Task directions:
Print the full listing exactly.
* begin Material *
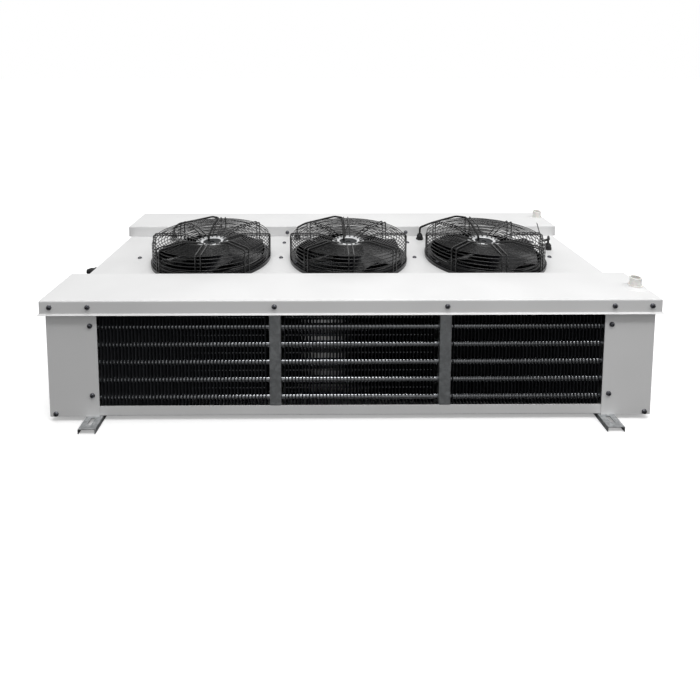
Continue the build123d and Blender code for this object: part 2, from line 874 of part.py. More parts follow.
def coil_parts():
    plate = tube_sheet()
    supports = [coil_support(x) for x in support_places]
    packs = fin_packs()
    tubes = [coil_tube(place) for row in tube_places() for place in row]
    bends = return_bends()
    suction = header(row_count - 1, suction_header_diameter)
    liquid = header(0, liquid_header_diameter)
    pan = drain_pan()
    stub = drain_stub()
    for name, side in (("front", lambda piece: piece), ("rear", mirrored_y)):
        save(f"{name}_tube_sheet_left", side(mirrored_x(plate)))
        save(f"{name}_tube_sheet_right", side(plate))
        save(f"{name}_coil_supports", *[side(piece) for piece in supports])
        save(f"{name}_fin_pack", *[side(piece) for piece in packs])
        save(f"{name}_coil_tubes", *[side(piece) for piece in tubes])
        save(f"{name}_return_bends", *[side(piece) for piece in bends])
        save(f"{name}_suction_header", side(suction))
        save(f"{name}_liquid_header", side(liquid))
        save(f"{name}_drain_pan", side(pan))
        save(f"{name}_drain_stub", side(stub))


def screw_parts():
    facing = {-1: Rot(90, 0, 0), 1: Rot(-90, 0, 0)}
    long_screw = screw(screw_head, screw_head_height, screw_diameter, pan_overhang_front + screw_grip)
    short_screw = screw(screw_head, screw_head_height, screw_diameter, screw_grip)
    pan_screws = []
    cover_screws = []
    for side, turn in facing.items():
        for x in pan_screws_x():
            pan_screws.append(Pos(x, side * unit_depth / 2, pan_screw_z) * turn * long_screw)
        for x in rim_screws_x():
            pan_screws.append(Pos(x, -side * pan_inner, rim_screw_z) * turn * short_screw)
        for end in (-1, 1):
            places = [(cover_screw_x, z) for z in cover_screws_z] + [(corner_screw_x, corner_screw_rise)]
            for x, z in places:
                cover_screws.append(Pos(end * x, side * half_depth, z) * turn * short_screw)
    save("pan_screws", *pan_screws)
    save("cover_screws", *cover_screws)
    save("deck_screws", *[Pos(x, y, deck_top) * short_screw for x in deck_rows_x for y in deck_rows_y])
    clamp = screw(guard_screw_head, guard_screw_head_height, guard_screw_diameter, guard_screw_length)
    seat = deck_top + ring_step + wire_gap + wire_diameter + seat_gap
    places = [(x + px, py) for x in fan_places for px, py in guard_screw_places()]
    save("guard_screws", *[Pos(x, y, seat) * clamp for x, y in places])


def cable_parts():
    glands = [Pos(x, y, deck_top) * cable_gland() for x, y in gland_places()]
    nuts = [Pos(x, y, deck_top) * gland_nut() for x, y in gland_places()]
    save("deck_glands", *glands, *nuts)
    end = Pos(-half_length, end_gland_y, deck_top - end_gland_drop) * Rot(0, -90, 0)
    save("end_gland", end * cable_gland(end_gland_reach), end * gland_nut())
    last = Pos(fan_places[-1], 0, deck_top)
    save("guard_lead", last * guard_lead())
    save("cable_tie", last * cable_tie())
    low, high = bearing_bottoms()
    bearings = [Pos(x, 0, deck_top) * motor_bearing(z) for x in fan_places for z in (low, high)]
    save("motor_bearings", *bearings)


frame_parts()
coil_parts()
motor_parts()
screw_parts()
cable_parts()
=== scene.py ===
import json
import math

import bmesh
import bpy
from mathutils import Matrix, Vector


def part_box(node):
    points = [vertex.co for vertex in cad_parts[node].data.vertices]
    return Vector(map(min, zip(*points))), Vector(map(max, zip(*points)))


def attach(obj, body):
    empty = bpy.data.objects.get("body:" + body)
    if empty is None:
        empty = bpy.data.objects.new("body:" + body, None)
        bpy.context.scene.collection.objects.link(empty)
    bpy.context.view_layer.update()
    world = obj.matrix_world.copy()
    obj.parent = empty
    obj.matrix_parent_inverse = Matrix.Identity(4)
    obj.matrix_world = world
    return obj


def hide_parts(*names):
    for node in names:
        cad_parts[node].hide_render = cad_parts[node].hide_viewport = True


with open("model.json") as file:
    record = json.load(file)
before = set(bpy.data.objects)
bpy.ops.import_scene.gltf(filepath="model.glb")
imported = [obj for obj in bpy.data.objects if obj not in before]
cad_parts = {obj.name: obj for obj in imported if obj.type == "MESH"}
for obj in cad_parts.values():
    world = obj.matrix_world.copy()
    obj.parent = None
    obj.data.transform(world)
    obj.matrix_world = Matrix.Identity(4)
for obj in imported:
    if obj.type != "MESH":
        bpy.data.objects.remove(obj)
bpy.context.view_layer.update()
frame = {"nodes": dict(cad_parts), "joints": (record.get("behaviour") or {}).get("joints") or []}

# Lengths are metres, in the part's own frame: X along the drain pans, Y from front to rear, Z up.
MM = 0.001

# The photograph's frame and the camera that was fitted to it
PHOTO_WIDTH = 700
FOCAL_PIXELS = 498.0
PRINCIPAL_X = 326.0
PRINCIPAL_Y = 110.0
SENSOR_WIDTH = 36.0
CAMERA_PLACE = (-76.6 * MM, -1659.9 * MM, 939.0 * MM)
CAMERA_PITCH = 0.0845
CAMERA_YAW = 0.0064

# Light: what the world and the floor give back to the object, and how far shade on the floor is lifted
WORLD_LIGHT = 0.52
FLOOR_BOUNCE = "#646464"
FLOOR_GLOW = 0.3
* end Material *
Exercise response:
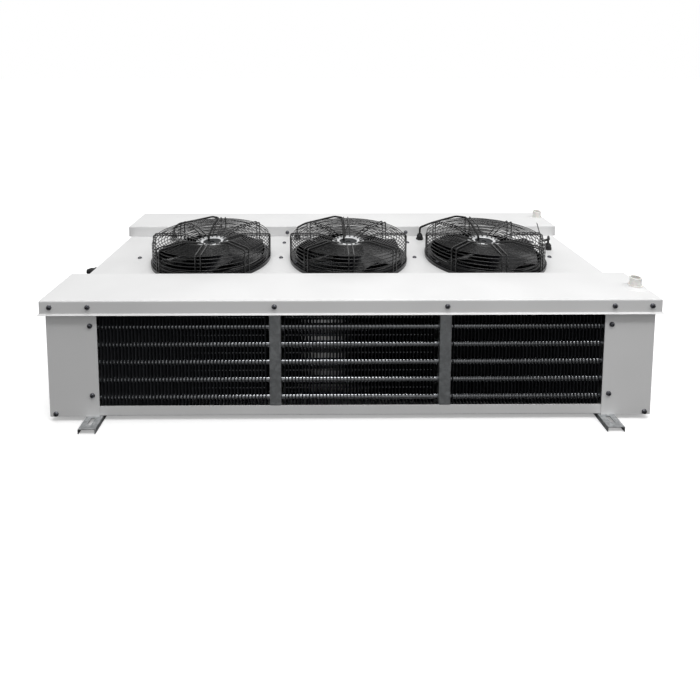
Continue the build123d and Blender code for this object: part 2, from line 874 of part.py. More parts follow.
def coil_parts():
    plate = tube_sheet()
    supports = [coil_support(x) for x in support_places]
    packs = fin_packs()
    tubes = [coil_tube(place) for row in tube_places() for place in row]
    bends = return_bends()
    suction = header(row_count - 1, suction_header_diameter)
    liquid = header(0, liquid_header_diameter)
    pan = drain_pan()
    stub = drain_stub()
    for name, side in (("front", lambda piece: piece), ("rear", mirrored_y)):
        save(f"{name}_tube_sheet_left", side(mirrored_x(plate)))
        save(f"{name}_tube_sheet_right", side(plate))
        save(f"{name}_coil_supports", *[side(piece) for piece in supports])
        save(f"{name}_fin_pack", *[side(piece) for piece in packs])
        save(f"{name}_coil_tubes", *[side(piece) for piece in tubes])
        save(f"{name}_return_bends", *[side(piece) for piece in bends])
        save(f"{name}_suction_header", side(suction))
        save(f"{name}_liquid_header", side(liquid))
        save(f"{name}_drain_pan", side(pan))
        save(f"{name}_drain_stub", side(stub))


def screw_parts():
    facing = {-1: Rot(90, 0, 0), 1: Rot(-90, 0, 0)}
    long_screw = screw(screw_head, screw_head_height, screw_diameter, pan_overhang_front + screw_grip)
    short_screw = screw(screw_head, screw_head_height, screw_diameter, screw_grip)
    pan_screws = []
    cover_screws = []
    for side, turn in facing.items():
        for x in pan_screws_x():
            pan_screws.append(Pos(x, side * unit_depth / 2, pan_screw_z) * turn * long_screw)
        for x in rim_screws_x():
            pan_screws.append(Pos(x, -side * pan_inner, rim_screw_z) * turn * short_screw)
        for end in (-1, 1):
            places = [(cover_screw_x, z) for z in cover_screws_z] + [(corner_screw_x, corner_screw_rise)]
            for x, z in places:
                cover_screws.append(Pos(end * x, side * half_depth, z) * turn * short_screw)
    save("pan_screws", *pan_screws)
    save("cover_screws", *cover_screws)
    save("deck_screws", *[Pos(x, y, deck_top) * short_screw for x in deck_rows_x for y in deck_rows_y])
    clamp = screw(guard_screw_head, guard_screw_head_height, guard_screw_diameter, guard_screw_length)
    seat = deck_top + ring_step + wire_gap + wire_diameter + seat_gap
    places = [(x + px, py) for x in fan_places for px, py in guard_screw_places()]
    save("guard_screws", *[Pos(x, y, seat) * clamp for x, y in places])


def cable_parts():
    glands = [Pos(x, y, deck_top) * cable_gland() for x, y in gland_places()]
    nuts = [Pos(x, y, deck_top) * gland_nut() for x, y in gland_places()]
    save("deck_glands", *glands, *nuts)
    end = Pos(-half_length, end_gland_y, deck_top - end_gland_drop) * Rot(0, -90, 0)
    save("end_gland", end * cable_gland(end_gland_reach), end * gland_nut())
    last = Pos(fan_places[-1], 0, deck_top)
    save("guard_lead", last * guard_lead())
    save("cable_tie", last * cable_tie())
    low, high = bearing_bottoms()
    bearings = [Pos(x, 0, deck_top) * motor_bearing(z) for x in fan_places for z in (low, high)]
    save("motor_bearings", *bearings)


frame_parts()
coil_parts()
motor_parts()
screw_parts()
cable_parts()
=== scene.py ===
import json
import math

import bmesh
import bpy
from mathutils import Matrix, Vector


def part_box(node):
    points = [vertex.co for vertex in cad_parts[node].data.vertices]
    return Vector(map(min, zip(*points))), Vector(map(max, zip(*points)))


def attach(obj, body):
    empty = bpy.data.objects.get("body:" + body)
    if empty is None:
        empty = bpy.data.objects.new("body:" + body, None)
        bpy.context.scene.collection.objects.link(empty)
    bpy.context.view_layer.update()
    world = obj.matrix_world.copy()
    obj.parent = empty
    obj.matrix_parent_inverse = Matrix.Identity(4)
    obj.matrix_world = world
    return obj


def hide_parts(*names):
    for node in names:
        cad_parts[node].hide_render = cad_parts[node].hide_viewport = True


with open("model.json") as file:
    record = json.load(file)
before = set(bpy.data.objects)
bpy.ops.import_scene.gltf(filepath="model.glb")
imported = [obj for obj in bpy.data.objects if obj not in before]
cad_parts = {obj.name: obj for obj in imported if obj.type == "MESH"}
for obj in cad_parts.values():
    world = obj.matrix_world.copy()
    obj.parent = None
    obj.data.transform(world)
    obj.matrix_world = Matrix.Identity(4)
for obj in imported:
    if obj.type != "MESH":
        bpy.data.objects.remove(obj)
bpy.context.view_layer.update()
frame = {"nodes": dict(cad_parts), "joints": (record.get("behaviour") or {}).get("joints") or []}

# Lengths are metres, in the part's own frame: X along the drain pans, Y from front to rear, Z up.
MM = 0.001

# The photograph's frame and the camera that was fitted to it
PHOTO_WIDTH = 700
FOCAL_PIXELS = 498.0
PRINCIPAL_X = 326.0
PRINCIPAL_Y = 110.0
SENSOR_WIDTH = 36.0
CAMERA_PLACE = (-76.6 * MM, -1659.9 * MM, 939.0 * MM)
CAMERA_PITCH = 0.0845
CAMERA_YAW = 0.0064

# Light: what the world and the floor give back to the object, and how far shade on the floor is lifted
WORLD_LIGHT = 0.52
FLOOR_BOUNCE = "#646464"
FLOOR_GLOW = 0.3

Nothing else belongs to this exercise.